Its shares fell 14 per cent in extended trading on Wednesday, after the company also forecast quarterly revenue below market estimates.

“We are incurring significant factory start-up costs relating to facilities that we are constructing or expanding that have not yet started revenue-generating production,” Wolfspeed said.

It expects adjusted loss per share to be between 60 cents and 75 cents in the first quarter, compared with analysts’ estimate of a 29-cent loss, according to Refinitiv data.

The midpoint of its quarterly revenue forecast of $220 million to $240 million was also below expectations of $233.2 million.

The company began shipping products from its Mohawk Valley fabrication plant in the fourth quarter. It recently broke ground on a 200-millimeter silicon carbide materials facility in Siler City, close to its headquarters in Durham, North Carolina.

CFO Neill Reynolds said the company still expects to reach 20 per cent utilization out of Mohawk Valley by the end of fiscal 2024.

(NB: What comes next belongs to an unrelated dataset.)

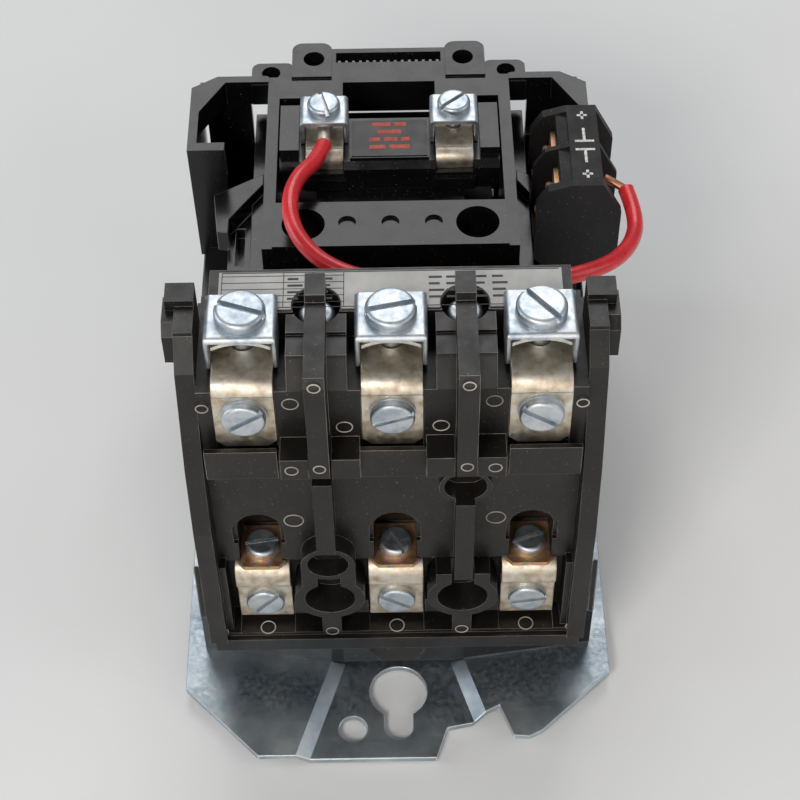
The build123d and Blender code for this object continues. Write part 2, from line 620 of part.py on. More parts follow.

But “it will be the second half of calendar year 2024 before we see $100 million of quarterly revenue from the fab that the 20 per cent utilization would represent.”

Operating expenses shot up nearly 28 per cent in the quarter to June 25. That pushed down adjusted gross margin to 29 per cent from 36.5 per cent a year earlier.

The company’s quarterly adjusted loss per share was 42 cents, compared with a 20-cent loss estimate. Revenue rose about 3 per cent to $235.8 million, beating estimates.

The results were Wolfspeed’s first since it said in mid-July supply chains would not get affected by China’s move to restrict exports of gallium, a minor metal it uses in its products.